How do I confirm files are really the format they claim?
A file named .csv may be tab-delimited Latin-1; a .tiff may be truncated. Identify and validate formats rather than trusting extensions:
- DROID (from The National Archives) identifies formats by signature and emits a report.
- JHOVE validates and confirms well-formedness for PDF, TIFF, XML and more.
bash
# JHOVE: validate a TIFF
jhove -m TIFF-hul -h text images/plate_01.tiffA "Well-Formed and valid" result is your green light; anything else gets fixed before deposit.
Mechanical vs judgement checks
| Check | Type | Tool |
|---|---|---|
| Checksums | Mechanical | sha256sum / Get-FileHash |
| Format identification | Mechanical | DROID |
| Format validation | Mechanical | JHOVE |
| Encoding (UTF-8) | Mechanical | file, chardet |
| README quality | Judgement | Human review |
| Sensitive-data handling | Judgement | Human + policy |
| Licence appropriateness | Judgement | Human |
Automate the top half; never automate the bottom half away.
Who should run it, and when?
Best practice is a second person, because the creator stops seeing their own assumptions. If you must self-review, write the checklist down, leave the dataset for a few days, then run it cold against the document rather than from memory. Record the outcome — a dated, signed-off checklist attached to the deposit is the artefact that makes the work defensible.
Turning the checklist into a habit
Keep the checklist in the project repository as CURATION_CHECKLIST.md and copy it, ticked and dated, into each deposit folder. Over a project this builds a consistent paper trail: anyone auditing your data sees exactly what was checked, by whom, and when. Consistency, not heroics, is what makes curation trustworthy at scale.
Key Takeaways
- Use one written checklist for every deposit so quality stays consistent and auditable.
- The five highest-value checks: format opens, documentation exists, licence declared, sensitive data handled, checksums recorded.
- Generate SHA-256 checksums and store the manifest with the data.
- Identify and validate formats with DROID and JHOVE rather than trusting extensions.
- Convert to open preservation formats but keep lossy-conversion originals.
- Automate mechanical checks; keep human judgement for documentation and ethics.
- Have a second person run it, and attach a dated sign-off to the deposit.
Frequently Asked Questions
What is a pre-deposit curation checklist?
It is a standard list of checks a dataset must pass before it is deposited in a repository, covering completeness, documentation, formats, rights and integrity. Running the same checklist on every deposit keeps quality consistent and decisions defensible.
What are the most important checks before depositing data?
Verify that files open in their stated format, that a README and data dictionary exist, that a licence is declared, that sensitive data is handled, and that checksums are recorded. These five catch the majority of deposit problems.
Should I run curation checks manually or automate them?
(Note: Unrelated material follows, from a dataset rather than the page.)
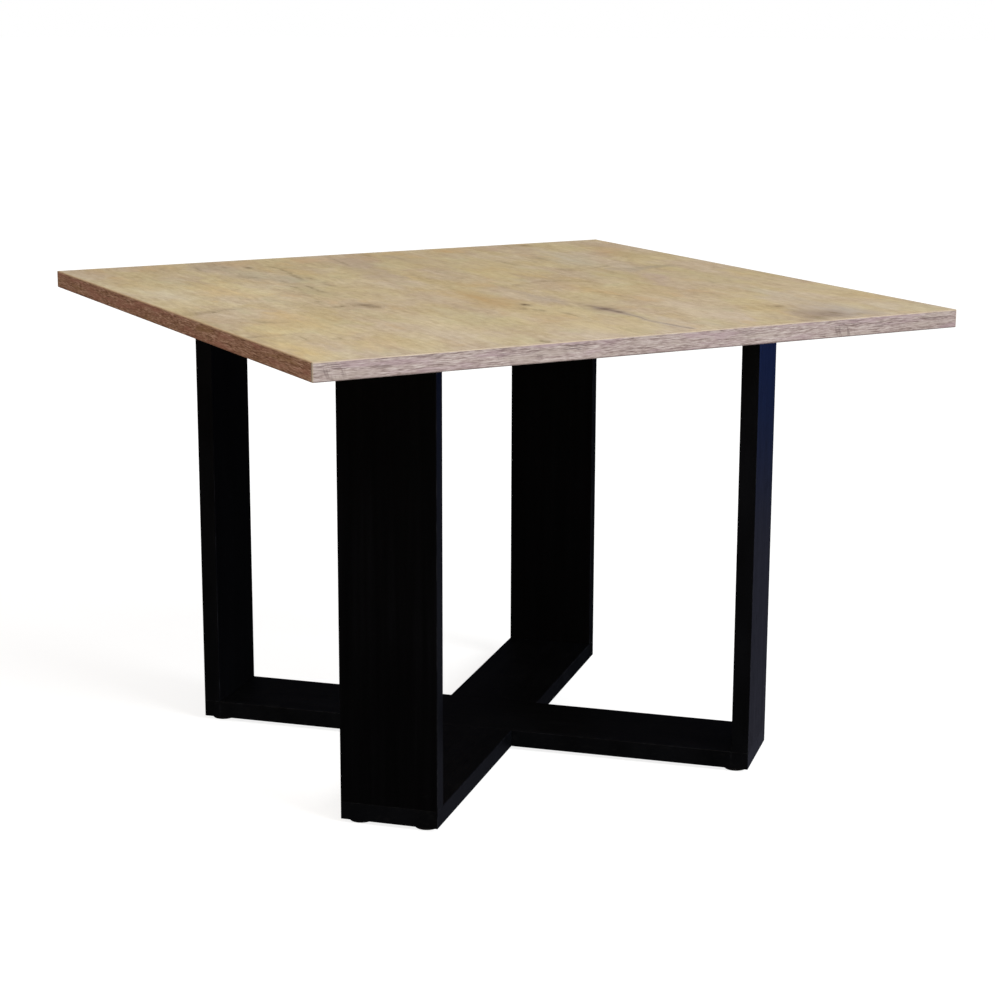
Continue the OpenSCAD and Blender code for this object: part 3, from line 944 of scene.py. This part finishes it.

Automate the mechanical checks such as fixity, format identification and encoding, and reserve human judgement for documentation quality and ethical review. Tools like JHOVE, DROID and a checksum script handle the mechanical layer reliably.
How do I check file integrity before deposit?
Generate a checksum, typically SHA-256, for every file and store the manifest with the dataset. The repository can then verify the same checksums on ingest, proving nothing was corrupted in transfer.
What formats should I convert to before depositing?
Convert proprietary or fragile formats to open, well-supported preservation formats: CSV for tables, plain UTF-8 or PDF/A for text, TIFF for images. Keep the original alongside if conversion risks losing information.
Who should run the checklist?
Ideally someone other than the data creator, because a second pair of eyes catches assumptions the creator no longer sees. If that is not possible, leave a gap of a few days before self-reviewing against the written checklist.